Because its assets fell below the 80 percent threshold and the unfunded liability exceeded payroll, he said, the state got a “serious concerns” grade for pensions. But some other states were far worse.

“While Arizona got the worst grade, they’re not at the scale of another state that has extremely low funding,” Draine said.

Arizona’s ability to pay its required annual contribution for both pensions and retirement health care is the most important thing, said David Cannella, a spokesman for Arizona State Retirement System.

“As long as you have the assets to pay out what you need to, you’re OK,” Cannella said.

Draine said Arizona actually paid more than its recommended amount toward pensions in 2010, with the excess going to its unfunded liability. If it can continue doing that, he said, the state “should be able to begin paying off unfunded liabilities.”

Arizona has taken other steps to manage its pension debt, Cannella said, such as not granting cost-of-living increases and changing retirement requirements for current state employees.

“The numbers are what they are,” said Cannella, adding that Arizona is doing what it can to manage pensions, although some factors are out of its control.

“We’re paying out more than we’re taking in but that’s not unusual,” Cannella said. “The retiree population is increasing and we have a decreasing workforce.”

The report was a follow-up to “The Trillion-Dollar Gap,” a previous Pew study that looked at the national funding gap of state retirement benefits in 2008.

That number had increased to $1.38 trillion in this report, leading to its call for “continued fiscal discipline and additional reforms” for states to regain ground lost since 2008.

A review of state funding for retiree benefits serves an important purpose, but it’s not the whole story, said Jordan Marks, executive director of the National Public Pension Coalition.

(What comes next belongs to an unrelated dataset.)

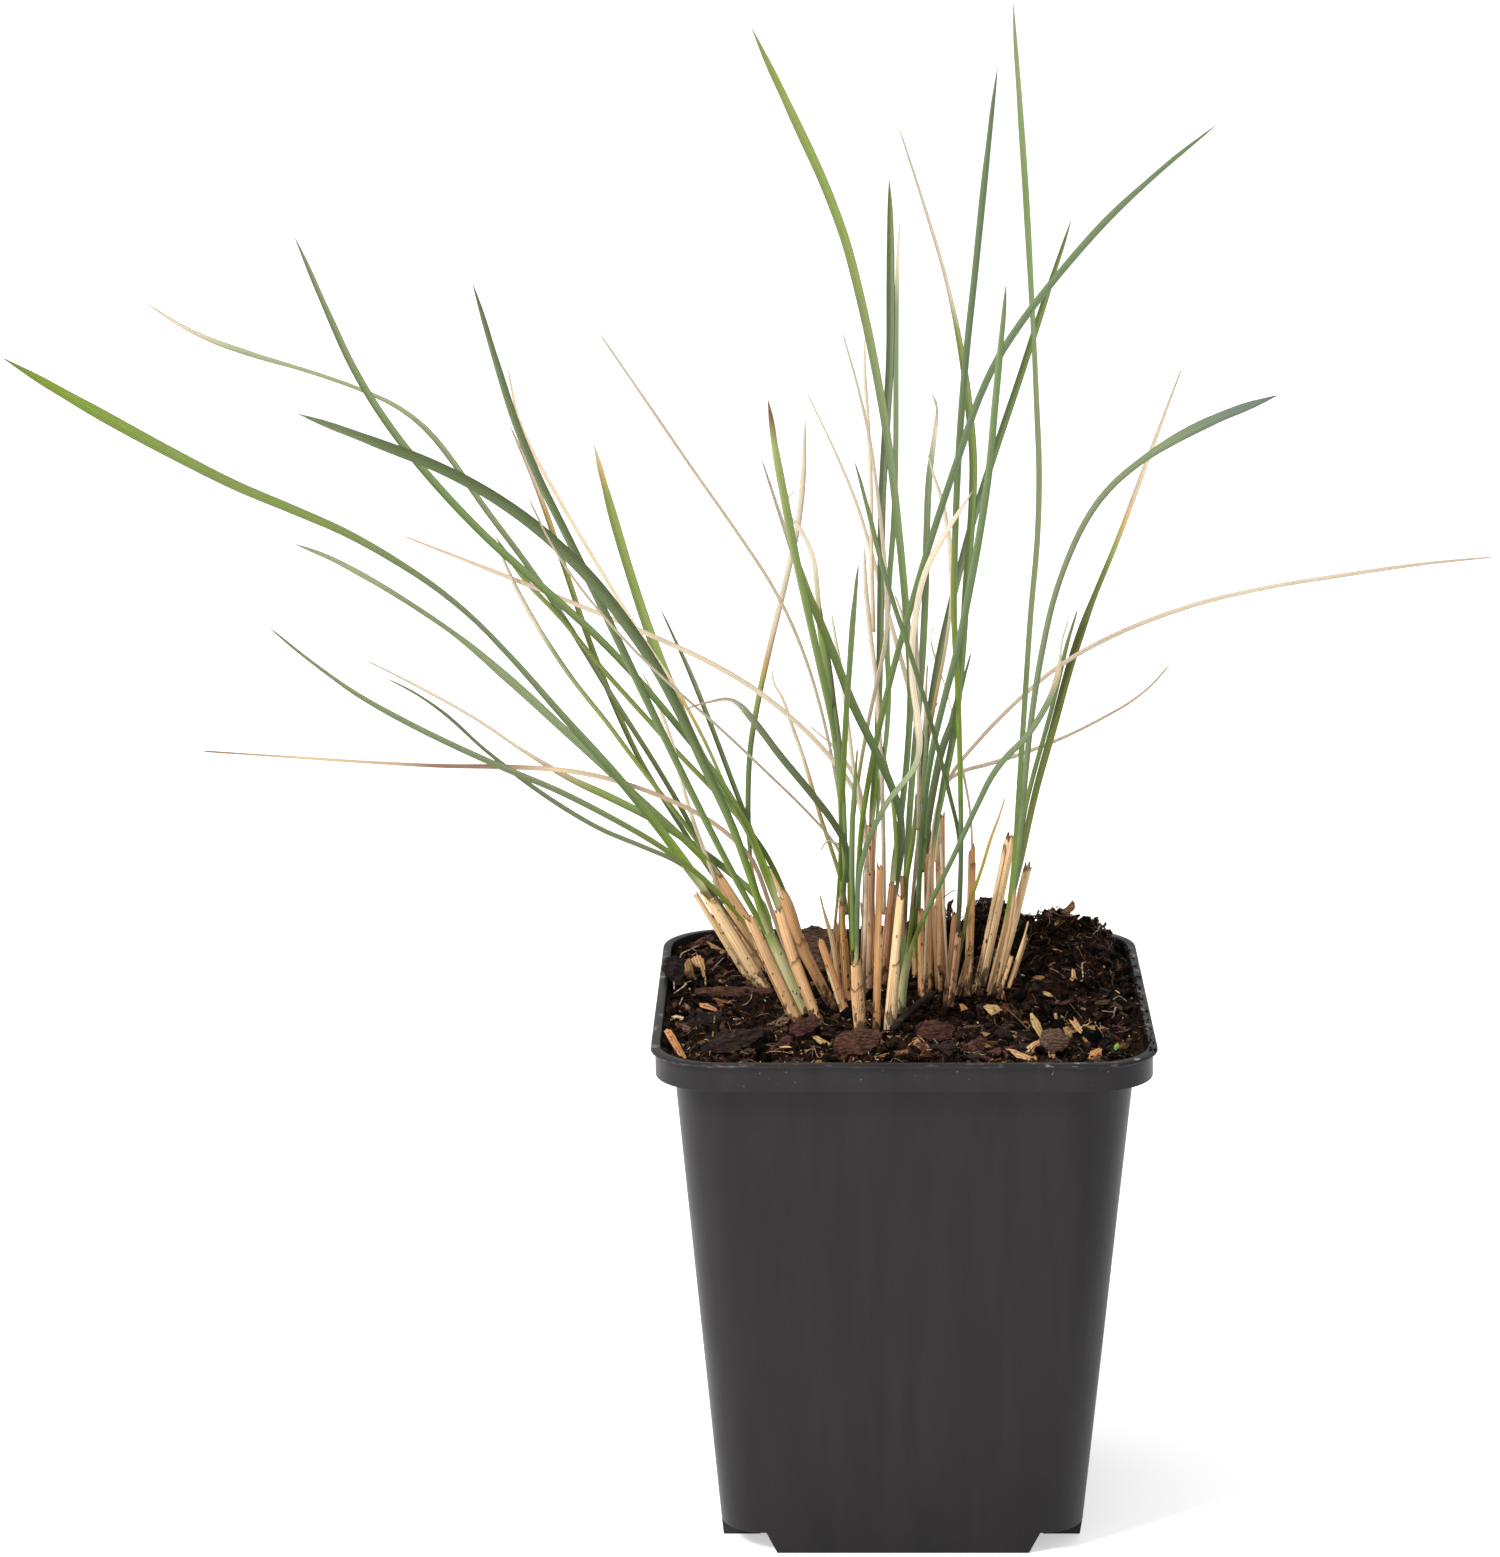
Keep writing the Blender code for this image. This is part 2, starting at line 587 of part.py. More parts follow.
def drawn_to_space(points, tip_depth):
    """The drawn points as a curve in space, leaning from the foot in the mix to the depth of the tip."""
    drawn = smooth_curve(points)
    foot_depth = soil_point(*points[0])[1]
    along = run_lengths(drawn)
    share = along / along[-1]
    depths = foot_depth + (tip_depth - foot_depth) * share**LEAN_POWER
    return np.array([lift(x, z, depth) for (x, z), depth in zip(drawn, depths)])


def ring_distances(line, start):
    """Where the rings of a blade go from a start along its line: closer together where it bends more."""
    along = run_lengths(line)
    steps = np.diff(line, axis=0)
    steps /= np.linalg.norm(steps, axis=1)[:, None]
    bends = np.arccos(np.clip((steps[1:] * steps[:-1]).sum(axis=1), -1, 1))
    need = along / RING_SPACING
    need[1:-1] += np.cumsum(bends) / RING_BEND
    need[-1] = need[-2] + (along[-1] - along[-2]) / RING_SPACING
    first = np.interp(start, along, need)
    count = max(7, round(need[-1] - first) + 1)
    return np.interp(np.linspace(first, need[-1], count), need, along)


def points_at(line, distances):
    along = run_lengths(line)
    return np.stack([np.interp(distances, along, line[:, axis]) for axis in range(3)], axis=1)


class Strand:
    """One straw, shoot or leaf: a line of ring centres with a size at each ring."""

    def __init__(self, name, look, centres, wide, deep, fold, sides, turn=0.0, pointed=True):
        self.name = name
        self.look = look
        self.centres = centres
        self.wide = np.array(wide)
        self.deep = np.array(deep)
        self.fold = np.array(fold)
        self.sides = sides
        self.turn = turn
        self.pointed = pointed

    def rings(self):
        """A ring of points round each centre, and round the root below the first one."""
        run = self.centres[1] - self.centres[0]
        root = self.centres[0] - run * ROOT_DEPTH / np.linalg.norm(run)
        centres = np.concatenate(([root], self.centres))
        sizes = (self.wide, self.deep, self.fold)
        wide, deep, fold = (np.concatenate((size[:1], size)) for size in sizes)
        side, face = ring_axes(centres, self.turn)
        angles = np.arange(self.sides) * 2 * math.pi / self.sides
        rings = []
        for i, centre in enumerate(centres):
            across = np.outer(np.cos(angles) * wide[i], side[i])
            through = np.outer(np.sin(angles) * deep[i] + np.abs(np.cos(angles)) * fold[i], face[i])
            rings.append(centre + across + through)
        return rings

    def make(self):
        rings = self.rings()
        tip = None
        if self.pointed:
            tip = rings.pop().mean(axis=0)
        add_object(self.name, skin(rings, tip), self.look)

    def make_pocket(self, cutters):
        """The hole in the mix that this strand stands in."""
        start, along = self.centres[0], self.centres[1] - self.centres[0]
        along /= np.linalg.norm(along)
        radius = (max(self.wide[0], self.deep[0]) + CLEARANCE) / math.cos(math.pi / STEM_SIDES)
        ends = np.array([start - along * (ROOT_DEPTH + CLEARANCE), start + along * POCKET_REACH])
        side, face = ring_axes(ends, 0.0)
        angles = np.arange(STEM_SIDES) * 2 * math.pi / STEM_SIDES
        rings = []
        for i in range(2):
            outline = np.outer(np.cos(angles), side[i]) + np.outer(np.sin(angles), face[i])
            rings.append(ends[i] + radius * outline)
        add_cutter(f"{self.name}_pocket", skin(rings), cutters)


def ring_axes(centres, turn):
    """Across and face directions at each ring: flat to the line of sight, then turned about the line."""
    tangent = np.gradient(centres, axis=0)
    tangent /= np.linalg.norm(tangent, axis=1)[:, None]
    sight = centres - EYE
    side = np.cross(tangent, sight)
    side /= np.linalg.norm(side, axis=1)[:, None]
    face = np.cross(side, tangent)
    outwards = centres * (1.0, 1.0, 0.0)
    outwards /= np.linalg.norm(outwards, axis=1)[:, None]
    if (face * ((0.0, 0.0, 1.0) - outwards)).sum() < 0:
        side, face = -side, -face
    c, s = math.cos(turn), math.sin(turn)
    return side * c + face * s, face * c - side * s


def turned_width(drawn):
    """The real width of a blade that looks this wide, and how far it is turned away."""
    real = np.maximum(drawn, WIDTH_SHARE * drawn + WIDTH_EXTRA)
    return real, math.acos(min(1.0, float(drawn.max() / real.max())))


def blade_sizes(share, widths, dry):
    """Half width, half thickness, fold and turn of a blade at each share of its length."""
    if dry:
        half = np.interp(share, (0.0, 0.5, TIP_START, 1.0), (*widths, 0.0)) / 2
        deep = np.clip(half, THINNEST / 2, DRY_THICKNESS / 2)
        return half, deep, half * 0.0, 0.0
    real, turn = turned_width(np.interp(share, (0.0, 0.5, TIP_START), widths))
    half = real / 2 * np.interp(share, (TIP_START, 1.0), (1.0, 0.0))
    deep = np.full_like(half, BLADE_THICKNESS / 2)
    return half, deep, half * 2 * FOLD, turn


def straw_strand(name, foot_radius, cut_radius, lean, points):
    foot = soil_point(*points[0])
    line = drawn_to_space(points, foot[1] + lean)
    length = run_lengths(line)[-1]
    distances = np.linspace(0, length, len(points))
    sizes = np.interp(distances, (0, length), (foot_radius, cut_radius))
    centres = points_at(line, distances)
    return Strand(name, "straw", centres, sizes, sizes, sizes * 0.0, STEM_SIDES, pointed=False)


def leaf_strand(name, tip_depth, widths, way, dry, points):
    line = drawn_to_space(points, tip_depth)
    distances = ring_distances(line, 0.0)
    half, deep, fold, turn = blade_sizes(distances / distances[-1], widths, dry)
    look = "dry" if dry else "green"
    return Strand(name, look, points_at(line, distances), half, deep, fold, BLADE_SIDES, way * turn)


def shoot_strand(name, radius, cut_height, tip_depth, widths, way, dry, points):
    line = drawn_to_space(points, tip_depth)
    rising = len(line) // 2
    cut = np.interp(cut_height, smooth_curve(points)[:rising, 1], run_lengths(line)[:rising])
    blade = ring_distances(line, cut + COLLAR)
    half, deep, fold, turn = blade_sizes((blade - blade[0]) / (blade[-1] - blade[0]), widths, dry)
    distances = np.concatenate(((0.0, cut * 0.5, cut), blade))
    wide = np.concatenate(((radius, radius, radius * 0.9), half))
    deep = np.concatenate(((radius, radius, radius * 0.9), deep))
    fold = np.concatenate(((0.0, 0.0, 0.0), fold))
    look = "dry" if dry else "green"
    return Strand(name, look, points_at(line, distances), wide, deep, fold, STEM_SIDES, way * turn)


def closest_shares(p, d, q, e):
    """Shares along segments p + s d and q + t e where they come closest, for arrays of segments."""
    r = p - q
    a = (d * d).sum(-1)
    b = (d * e).sum(-1)
    c = (e * e).sum(-1)
    f = (d * r).sum(-1)
    g = (e * r).sum(-1)
    denominator = np.maximum(a * c - b * b, 1e-9)
    s = np.clip((b * g - c * f) / denominator, 0, 1)
    t = np.clip((b * s + g) / c, 0, 1)
    s = np.clip((b * t - f) / a, 0, 1)
    return s, t


def spread_in_depth(strands):
    """Pushes strands that touch apart along the line of sight, so that the front view stays as drawn."""
    owner = np.concatenate([np.full(len(strand.centres) - 1, i) for i, strand in enumerate(strands)])
    first = np.concatenate([np.arange(len(strand.centres) - 1) for strand in strands])
    radius = np.concatenate([np.maximum(strand.wide, strand.deep)[:-1] for strand in strands])
    one, other = np.nonzero(owner[:, None] < owner[None, :])
    reach = radius[one] + radius[other] + CLEARANCE
    for _ in range(PASSES):
        start = np.concatenate([strand.centres[:-1] for strand in strands])
        run = np.concatenate([np.diff(strand.centres, axis=0) for strand in strands])
        s, t = closest_shares(start[one], run[one], start[other], run[other])
        apart = start[one] + run[one] * s[:, None] - start[other] - run[other] * t[:, None]
        distance = np.linalg.norm(apart, axis=1)
        close = np.nonzero(distance < reach)[0]
        if not close.size:
            break
        pushes = [np.zeros(len(strand.centres)) for strand in strands]
        for k in close:
            behind = 1.0 if apart[k, 1] >= 0 else -1.0
            step = behind * (reach[k] - distance[k] + PUSH_EXTRA) / 2
            for segment, share, amount in ((one[k], s[k], step), (other[k], t[k], -step)):
                strand = strands[owner[segment]]
                along = run_lengths(strand.centres)
                spot = np.interp(first[segment] + share, np.arange(len(along)), along)
                shape = np.exp(-(((along - spot) / PUSH_REACH) ** 2)) * np.minimum(1, along / ROOTED_STRETCH)
                push = pushes[owner[segment]]
                bigger = np.abs(shape * amount) > np.abs(push)
                push[bigger] = (shape * amount)[bigger]
        for strand, push in zip(strands, pushes):
            sight = strand.centres - EYE
            strand.centres = strand.centres + sight * (push / sight[:, 1])[:, None]


# Loose pieces


def rotation(turns):
    """A turn about the upright axis after a tilt along the piece and a roll about its length."""
    turn, tilt, roll = (math.radians(angle) for angle in turns)
    return Matrix.Rotation(turn, 4, "Z") @ Matrix.Rotation(tilt, 4, "Y") @ Matrix.Rotation(roll, 4, "X")


def chipped_block(size, at, turns):
    """A block with its edges knocked off."""
    mesh = bmesh.new()
    bmesh.ops.create_cube(mesh, size=1.0)
    bmesh.ops.scale(mesh, vec=[side * MM for side in size], verts=mesh.verts)
    bmesh.ops.bevel(mesh, geom=mesh.edges[:], offset=min(size) * CHIPPED * MM, segments=1, affect="EDGES")
    bmesh.ops.transform(mesh, matrix=rotation(turns), verts=mesh.verts)
    bmesh.ops.translate(mesh, vec=Vector(at) * MM, verts=mesh.verts)
    return mesh


def make_loose_piece(name, drawn, height, size, turns, cutters):
    """A chip or stick, and the hollow in the mix that it lies in."""
    at = soil_point(*drawn, height)
    add_object(name, chipped_block(size, at, turns), "bark")
    hollow = [side + 2 * CLEARANCE for side in size]
    add_cutter(f"{name}_hollow", chipped_block(hollow, at, turns), cutters)


def main():
    clear_scene()
    make_pot()
    strands = [straw_strand(*row) for row in CUT_STRAWS]
    strands += [shoot_strand(*row) for row in SHOOTS]
    strands += [leaf_strand(*row) for row in LEAVES]
    spread_in_depth(strands)
    pockets = cutter_collection("pockets")
    for strand in strands:
        strand.make()
        strand.make_pocket(pockets)
    for row in LOOSE_PIECES:
        make_loose_piece(*row, pockets)
    make_potting_mix(pockets)


main()
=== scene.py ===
# %% [markdown]
# # A potted ornamental grass clump
# A young clump of grass stands in a square black nursery pot. Last year's stems are cut down to straw
# stubble, and new green blades and dry leaves rise between them. This notebook dresses the plain solids of
# that plant. It starts by loading them and keeping the size of their box.

# %% Load the solids
import math
import random

import bpy
import numpy as np
from mathutils import Matrix, Vector, noise
from mathutils.bvhtree import BVHTree


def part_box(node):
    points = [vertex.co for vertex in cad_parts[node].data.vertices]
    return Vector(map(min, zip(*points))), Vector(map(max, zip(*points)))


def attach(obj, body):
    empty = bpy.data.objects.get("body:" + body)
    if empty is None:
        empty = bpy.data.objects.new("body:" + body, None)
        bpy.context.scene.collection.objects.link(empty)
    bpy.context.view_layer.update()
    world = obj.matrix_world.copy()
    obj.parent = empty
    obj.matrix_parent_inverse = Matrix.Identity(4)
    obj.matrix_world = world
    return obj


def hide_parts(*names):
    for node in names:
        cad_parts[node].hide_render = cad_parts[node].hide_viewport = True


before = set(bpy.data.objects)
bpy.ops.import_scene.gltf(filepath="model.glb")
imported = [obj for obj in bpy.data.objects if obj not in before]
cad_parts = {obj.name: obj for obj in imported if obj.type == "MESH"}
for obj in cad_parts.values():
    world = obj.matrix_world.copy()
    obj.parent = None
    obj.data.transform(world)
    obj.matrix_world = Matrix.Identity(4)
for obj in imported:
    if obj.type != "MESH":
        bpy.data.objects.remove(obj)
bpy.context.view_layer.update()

MM = 0.001
BODY = "root"

# %% [markdown]
# ## Working by hand, in code
# Blender's operators work on what is selected, as they do under the mouse. A few small helpers select one
# object, open it in edit mode, pick faces or edges by their place, and apply modifiers. They keep every
# later cell down to the moves that a modeller would make.

# %% Helpers for selecting and editing
def only(*objects):
    """Selects these objects alone. The last one is active."""
    bpy.ops.object.select_all(action="DESELECT")
    for obj in objects:
        obj.select_set(True)
    bpy.context.view_layer.objects.active = objects[-1]


class Editing:
    """Edit mode on one object with all of it selected, for as long as a with block lasts."""

    def __init__(self, obj):
        self.obj = obj

    def __enter__(self):
        only(self.obj)
        bpy.ops.object.mode_set(mode="EDIT")
        bpy.ops.mesh.select_all(action="SELECT")

    def __exit__(self, *_):
        bpy.ops.object.mode_set(mode="OBJECT")


def pick_all():
    bpy.ops.mesh.select_all(action="SELECT")


def extrude(x=0.0, y=0.0, z=0.0):
    """Extrudes what is selected and moves it."""
    bpy.ops.mesh.extrude_region_move(TRANSFORM_OT_translate={"value": (x, y, z)})


def resize(x, y, z, about=(0, 0, 0)):
    """Scales what is selected about a place."""
    bpy.ops.transform.resize(value=(x, y, z), center_override=about)


def face_outwards():
    pick_all()
    bpy.ops.mesh.normals_make_consistent(inside=False)


def pick(obj, kind, test):
    """In edit mode, selects the vertices or faces whose middle passes a test."""
    bpy.ops.mesh.select_mode(type=kind)
    bpy.ops.mesh.select_all(action="DESELECT")
    bpy.ops.object.mode_set(mode="OBJECT")
    mesh = obj.data
    places = [vertex.co for vertex in mesh.vertices]
    for item in mesh.vertices if kind == "VERT" else mesh.polygons:
        corners = [item.index] if kind == "VERT" else item.vertices
        middle = sum((places[corner] for corner in corners), Vector()) / len(corners)
        item.select = bool(test(middle))
    bpy.ops.object.mode_set(mode="EDIT")


def added(name):
    """The object that the last operator added, under its new name."""
    obj = bpy.context.object
    obj.name = obj.data.name = name
    return obj


def modify(obj, kind, **settings):
    """Adds one modifier and applies it at once."""
    only(obj)
    step = obj.modifiers.new(kind.lower(), kind)
    for name, value in settings.items():
        setattr(step, name, value)
    bpy.ops.object.modifier_apply(modifier=step.name)


def smooth(obj, sharp_over=None):
    """Smooth shading. Edges sharper than an angle in degrees stay sharp."""
    only(obj)
    if sharp_over is None:
        bpy.ops.object.shade_smooth()
    else:
        bpy.ops.object.shade_smooth_by_angle(angle=math.radians(sharp_over))


def settle(obj):
    """Moves an object's place, turn and scale into its mesh."""
    only(obj)
    bpy.ops.object.transform_apply(location=True, rotation=True, scale=True)


def copied(master, name):
    """A copy of a master with a mesh of its own."""
    obj = master.copy()
    obj.data = master.data.copy()
    obj.name = obj.data.name = name
    bpy.context.scene.collection.objects.link(obj)
    return obj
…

He said the retirees themselves need to be kept in mind.

“Retirees feel the effects of pension cuts that states make,” Marks said. “But I think that overall Arizona has been a great example of balance and compromise.”

Marks noted that the Pew report is a “snapshot of funds from the economic downturn,” and the pension numbers are not necessarily cause for concern.

“As the economy rebounds, the retirement system will have the money it needs to pay people’s pensions they were promised,” he said.

Cannella said he believes Arizona’s state retirement system is sustainable in the long run.

“The report looks at if the programs are sustainable over time,” Cannella said. “And ultimately, we think they are.”